start Provided data

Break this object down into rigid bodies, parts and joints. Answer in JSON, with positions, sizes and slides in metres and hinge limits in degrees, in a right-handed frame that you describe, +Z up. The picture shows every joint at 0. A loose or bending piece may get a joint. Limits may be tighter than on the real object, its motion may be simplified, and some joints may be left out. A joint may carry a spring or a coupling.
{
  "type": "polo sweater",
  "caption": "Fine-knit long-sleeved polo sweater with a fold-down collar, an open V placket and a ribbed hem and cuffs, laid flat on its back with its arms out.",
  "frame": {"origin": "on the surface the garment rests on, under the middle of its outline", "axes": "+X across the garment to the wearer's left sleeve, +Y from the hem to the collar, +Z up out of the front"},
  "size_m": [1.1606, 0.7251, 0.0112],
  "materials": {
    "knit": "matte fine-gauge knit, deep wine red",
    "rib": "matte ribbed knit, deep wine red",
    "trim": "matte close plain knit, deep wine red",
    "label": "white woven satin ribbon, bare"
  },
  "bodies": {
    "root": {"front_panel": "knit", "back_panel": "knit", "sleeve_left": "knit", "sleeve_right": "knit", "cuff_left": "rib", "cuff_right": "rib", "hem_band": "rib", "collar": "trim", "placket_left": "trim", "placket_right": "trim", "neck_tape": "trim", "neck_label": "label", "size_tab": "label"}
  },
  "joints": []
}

end Provided data
start Provided data

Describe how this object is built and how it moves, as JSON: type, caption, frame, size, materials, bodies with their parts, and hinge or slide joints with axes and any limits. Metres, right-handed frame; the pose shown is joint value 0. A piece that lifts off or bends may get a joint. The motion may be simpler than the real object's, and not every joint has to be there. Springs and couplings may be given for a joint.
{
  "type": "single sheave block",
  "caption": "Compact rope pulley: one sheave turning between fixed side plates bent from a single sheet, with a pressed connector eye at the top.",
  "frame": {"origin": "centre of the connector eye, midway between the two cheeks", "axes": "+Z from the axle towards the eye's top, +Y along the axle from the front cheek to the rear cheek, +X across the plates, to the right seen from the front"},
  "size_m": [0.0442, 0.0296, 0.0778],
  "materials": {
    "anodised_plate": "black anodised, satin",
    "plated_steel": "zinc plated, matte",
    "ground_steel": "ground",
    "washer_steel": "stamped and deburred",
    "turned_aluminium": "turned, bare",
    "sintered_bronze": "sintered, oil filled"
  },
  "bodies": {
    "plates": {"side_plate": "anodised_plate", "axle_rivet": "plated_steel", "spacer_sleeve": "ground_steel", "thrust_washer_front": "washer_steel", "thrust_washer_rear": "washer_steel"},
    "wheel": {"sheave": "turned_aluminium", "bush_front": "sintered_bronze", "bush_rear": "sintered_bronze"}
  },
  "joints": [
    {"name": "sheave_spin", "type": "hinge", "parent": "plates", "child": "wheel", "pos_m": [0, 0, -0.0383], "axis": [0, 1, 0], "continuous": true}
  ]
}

end Provided data
start Provided data

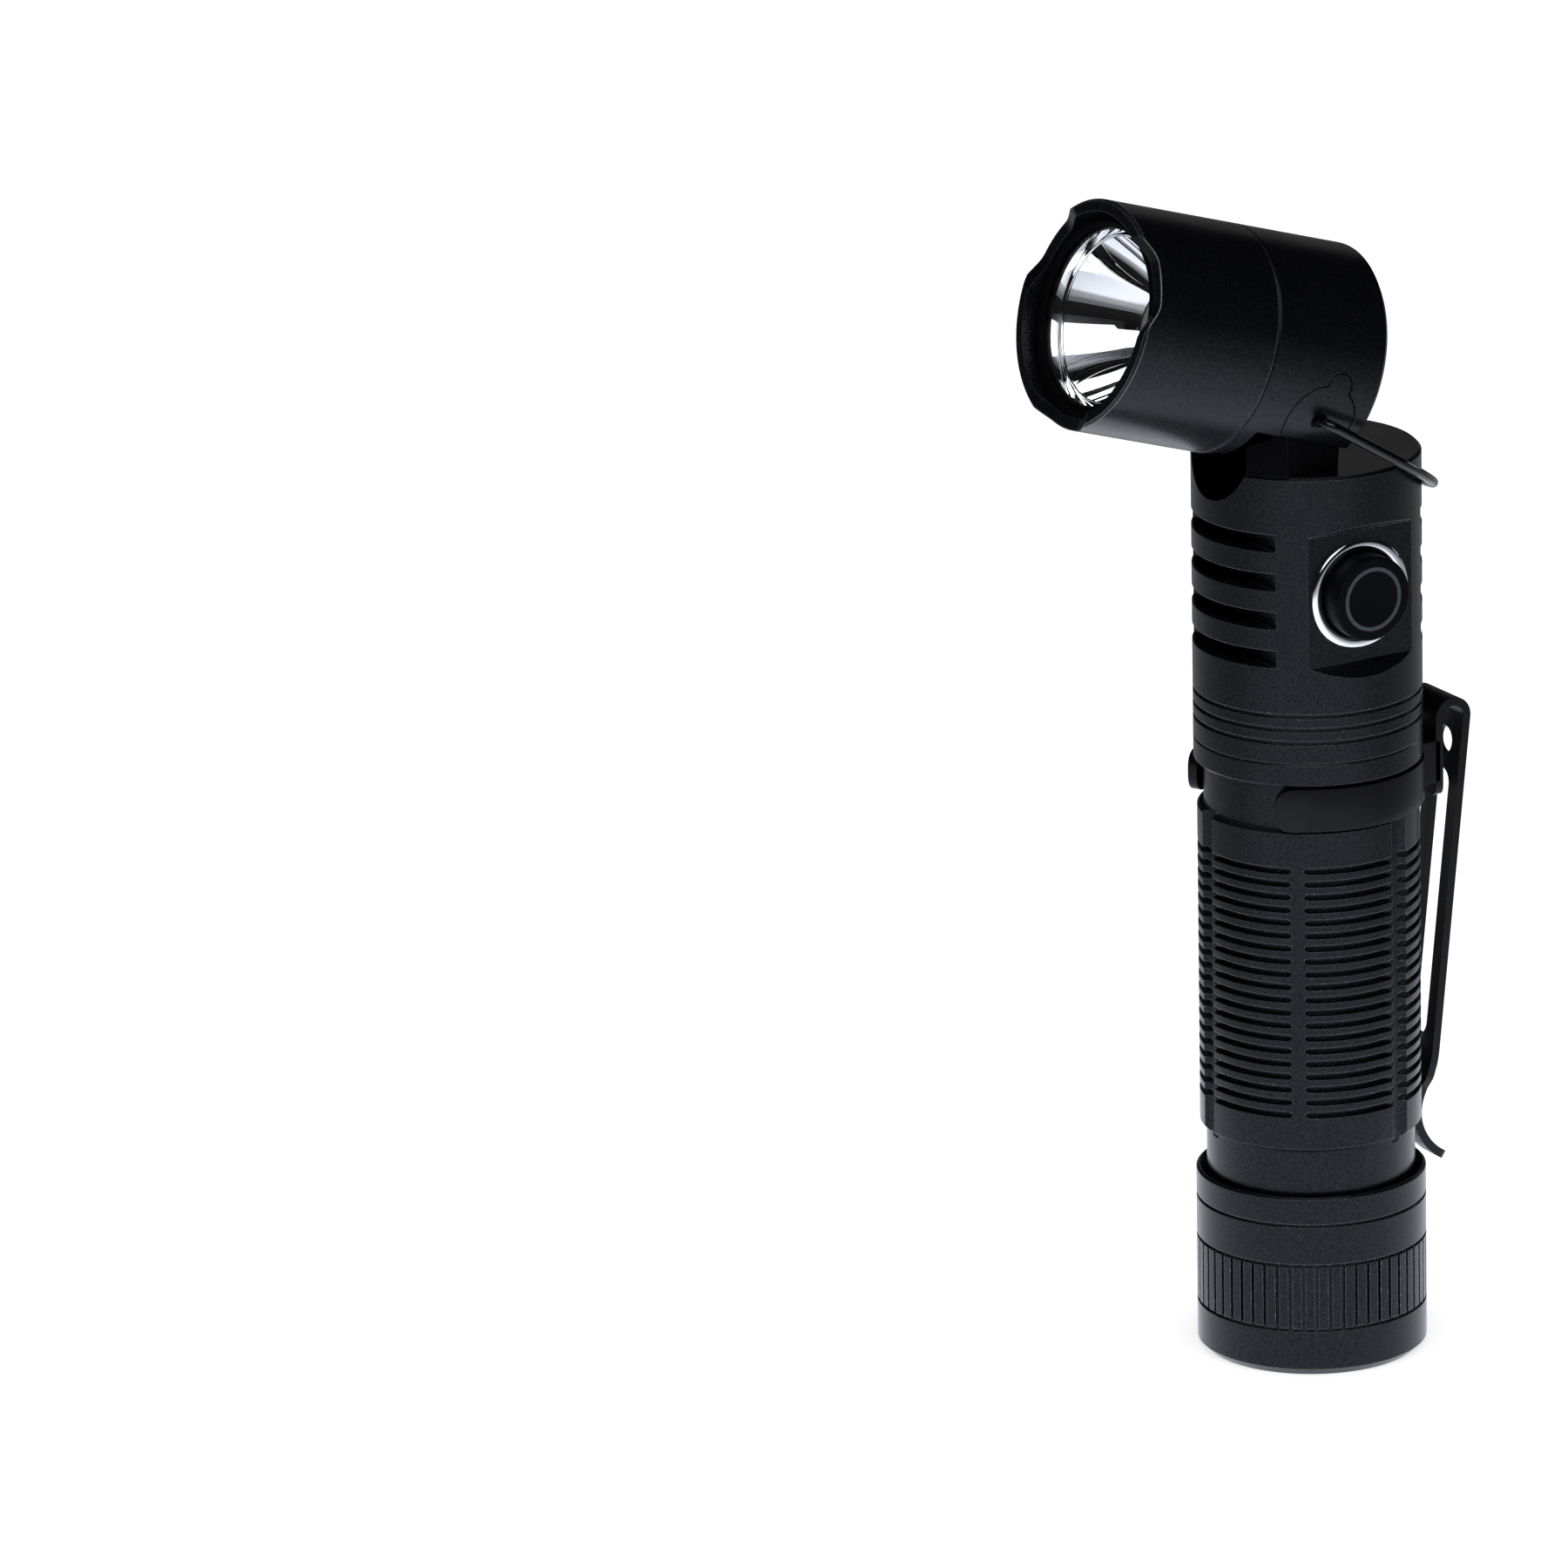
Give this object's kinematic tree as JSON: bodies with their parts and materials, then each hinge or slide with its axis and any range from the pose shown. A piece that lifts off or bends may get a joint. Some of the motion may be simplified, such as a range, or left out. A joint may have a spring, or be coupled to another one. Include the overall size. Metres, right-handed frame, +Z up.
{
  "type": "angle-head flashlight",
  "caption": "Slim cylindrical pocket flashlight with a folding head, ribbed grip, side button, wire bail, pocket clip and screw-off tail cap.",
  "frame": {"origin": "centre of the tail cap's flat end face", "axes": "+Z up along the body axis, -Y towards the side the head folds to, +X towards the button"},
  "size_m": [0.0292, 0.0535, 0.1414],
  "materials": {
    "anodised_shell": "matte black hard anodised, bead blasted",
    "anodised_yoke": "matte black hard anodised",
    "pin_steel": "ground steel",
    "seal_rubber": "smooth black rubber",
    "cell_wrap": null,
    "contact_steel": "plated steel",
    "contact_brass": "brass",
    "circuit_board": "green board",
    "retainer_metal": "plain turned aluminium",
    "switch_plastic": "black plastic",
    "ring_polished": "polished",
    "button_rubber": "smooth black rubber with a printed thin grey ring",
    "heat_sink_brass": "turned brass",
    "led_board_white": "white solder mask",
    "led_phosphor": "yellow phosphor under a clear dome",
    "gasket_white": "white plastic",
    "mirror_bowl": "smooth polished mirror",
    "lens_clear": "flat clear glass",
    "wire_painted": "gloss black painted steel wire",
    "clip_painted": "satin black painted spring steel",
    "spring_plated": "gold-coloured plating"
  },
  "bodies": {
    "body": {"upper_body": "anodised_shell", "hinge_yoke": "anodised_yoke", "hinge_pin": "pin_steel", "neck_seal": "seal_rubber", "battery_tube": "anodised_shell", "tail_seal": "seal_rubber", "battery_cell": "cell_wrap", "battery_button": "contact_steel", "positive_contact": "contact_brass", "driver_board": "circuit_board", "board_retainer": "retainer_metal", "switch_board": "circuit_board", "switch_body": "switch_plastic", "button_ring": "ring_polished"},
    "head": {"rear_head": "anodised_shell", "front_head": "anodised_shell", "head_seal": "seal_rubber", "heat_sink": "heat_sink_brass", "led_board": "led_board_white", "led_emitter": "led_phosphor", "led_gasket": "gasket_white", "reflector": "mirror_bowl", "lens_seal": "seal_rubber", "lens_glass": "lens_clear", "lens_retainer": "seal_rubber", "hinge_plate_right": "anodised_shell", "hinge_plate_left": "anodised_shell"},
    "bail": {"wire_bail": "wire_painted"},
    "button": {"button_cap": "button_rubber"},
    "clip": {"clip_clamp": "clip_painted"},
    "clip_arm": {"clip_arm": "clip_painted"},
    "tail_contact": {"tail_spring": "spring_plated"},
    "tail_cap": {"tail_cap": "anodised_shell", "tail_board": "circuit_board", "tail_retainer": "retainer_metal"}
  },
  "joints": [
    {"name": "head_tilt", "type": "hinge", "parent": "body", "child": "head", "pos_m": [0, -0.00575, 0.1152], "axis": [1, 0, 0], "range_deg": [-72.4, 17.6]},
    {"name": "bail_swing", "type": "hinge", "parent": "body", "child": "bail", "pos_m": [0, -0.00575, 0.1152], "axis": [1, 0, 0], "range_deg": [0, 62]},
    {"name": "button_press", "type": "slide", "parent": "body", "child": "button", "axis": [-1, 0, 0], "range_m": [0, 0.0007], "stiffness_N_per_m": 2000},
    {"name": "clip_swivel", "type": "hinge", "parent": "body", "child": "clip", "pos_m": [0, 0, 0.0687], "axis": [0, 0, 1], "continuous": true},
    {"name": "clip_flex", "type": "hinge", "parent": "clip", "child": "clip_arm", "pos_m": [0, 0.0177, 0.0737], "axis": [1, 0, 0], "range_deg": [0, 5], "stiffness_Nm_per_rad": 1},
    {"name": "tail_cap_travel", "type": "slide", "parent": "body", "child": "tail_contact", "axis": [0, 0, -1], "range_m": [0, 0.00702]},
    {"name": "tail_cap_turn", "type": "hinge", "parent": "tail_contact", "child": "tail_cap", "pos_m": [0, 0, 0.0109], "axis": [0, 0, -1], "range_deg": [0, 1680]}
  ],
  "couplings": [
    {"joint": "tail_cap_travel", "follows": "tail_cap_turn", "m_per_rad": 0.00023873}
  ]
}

end Provided data

_Exercise requirements_. Filter the records, keeping only lines that contain "limits", and show those lines.

_Written answer_.
Break this object down into rigid bodies, parts and joints. Answer in JSON, with positions, sizes and slides in metres and hinge limits in degrees, in a right-handed frame that you describe, +Z up. The picture shows every joint at 0. A loose or bending piece may get a joint. Limits may be tighter than on the real object, its motion may be simplified, and some joints may be left out. A joint may carry a spring or a coupling.
Describe how this object is built and how it moves, as JSON: type, caption, frame, size, materials, bodies with their parts, and hinge or slide joints with axes and any limits. Metres, right-handed frame; the pose shown is joint value 0. A piece that lifts off or bends may get a joint. The motion may be simpler than the real object's, and not every joint has to be there. Springs and couplings may be given for a joint.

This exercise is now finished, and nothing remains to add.